The last major area the court went into was cross tainting between each of the defendants’ statements:

This takes us to a fourth systemic error. To the extent that evidence tainted by the impact of one defendant’s immunized statements may be found to have accounted for the indictment of that defendant, it does not follow that the indictment of any other defendant was tainted. The district court assumed the contrary. Slough, 677 F. Supp. 2d at 166 & n.66. Although the prosecution presented a single indictment against all five defendants, each defendant was charged individually and therefore the presence, extent and possible harmfulness of the taint must be assessed individually.

What the court said here is that each defendant’s statement may be improper evidence to use against him, but it is prohibitively okay against his co-defendant. This is a commonly applied rule in criminal evidence suppression determinations, but it is heinous and pernicious. In the Nisour Square case, the defendants were so jointly involved and the evidence so intermixed that this theory should have no application; yet here the Circuit Court is straining to apply it. It is disgusting.

We thus vacate and remand the case for the court to determine, as to each defendant, what evidence—if any—the government presented against him that was tainted as to him, and, in the case of any such presentation, whether in light of the entire record the government had shown it to have been harmless beyond a reasonable doubt.

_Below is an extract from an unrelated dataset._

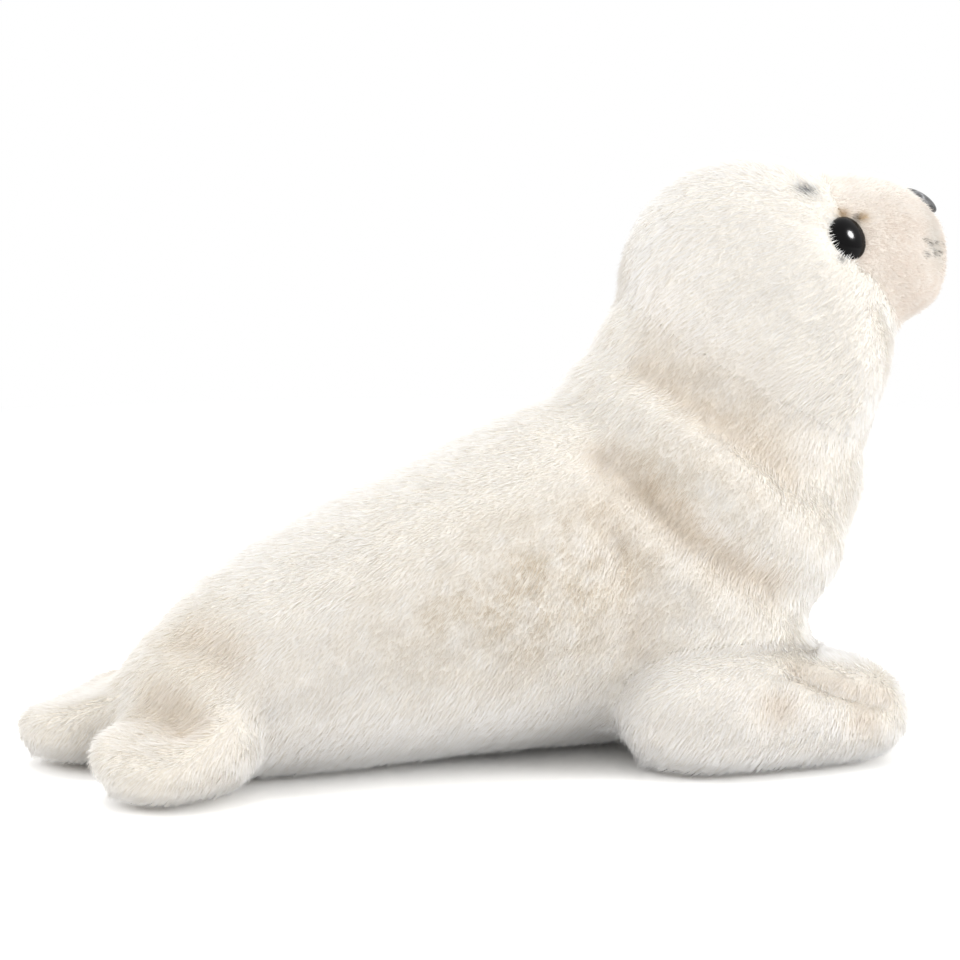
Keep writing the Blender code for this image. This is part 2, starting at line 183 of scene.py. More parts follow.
floor.data.materials.append(paper)

lamps = {
    "top_lamp": {"at": (-0.1, 0.2, 1.6), "wide": 1.2, "watts": 9.5},
    "tail_lamp": {"at": (-1.40, -0.40, 0.95), "wide": 0.9, "watts": 8.0},
    "front_lamp": {"at": (1.20, -0.95, 0.50), "wide": 0.8, "watts": 10.5},
    # this one lights gloss only
    "catchlight_lamp": {"at": (0.718, -0.464, 0.720), "wide": 0.32, "watts": 28.0},
}
for name, lamp in lamps.items():
    lampData = bpy.data.lights.new(name, "AREA")
    lampData.shape = "DISK"
    lampData.size = lamp["wide"]
    lampData.energy = lamp["watts"]
    lampPiece = bpy.data.objects.new(name, lampData)
    lampPiece.location = lamp["at"]
    lampPiece.visible_glossy = name == "catchlight_lamp"    # the real eye shows one small catchlight
    lampPiece.visible_diffuse = name != "catchlight_lamp"
    aim = studio["lampAim"] - Vector(lamp["at"])
    lampPiece.rotation_euler = aim.to_track_quat("-Z", "Y").to_euler()
    sceneHere.collection.objects.link(lampPiece)
print("stage: camera, floor and lamps are set")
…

So, the case is going back to DC District Court for further proceedings; i.e a more detailed and individually centered analysis of the prosecution’s evidence for taint. Ricardo Urbina went senior status as of January 31 of this year, but I would assume he will get the case back anyway. The prosecution may be back on for now, but I would not be surprised in the least to see Urbina simply plug his previous beliefs and findings into the newly ordered specific analysis framework delineated by the Circuit Court. In short, my bet is the case gets dismissed again. We shall see.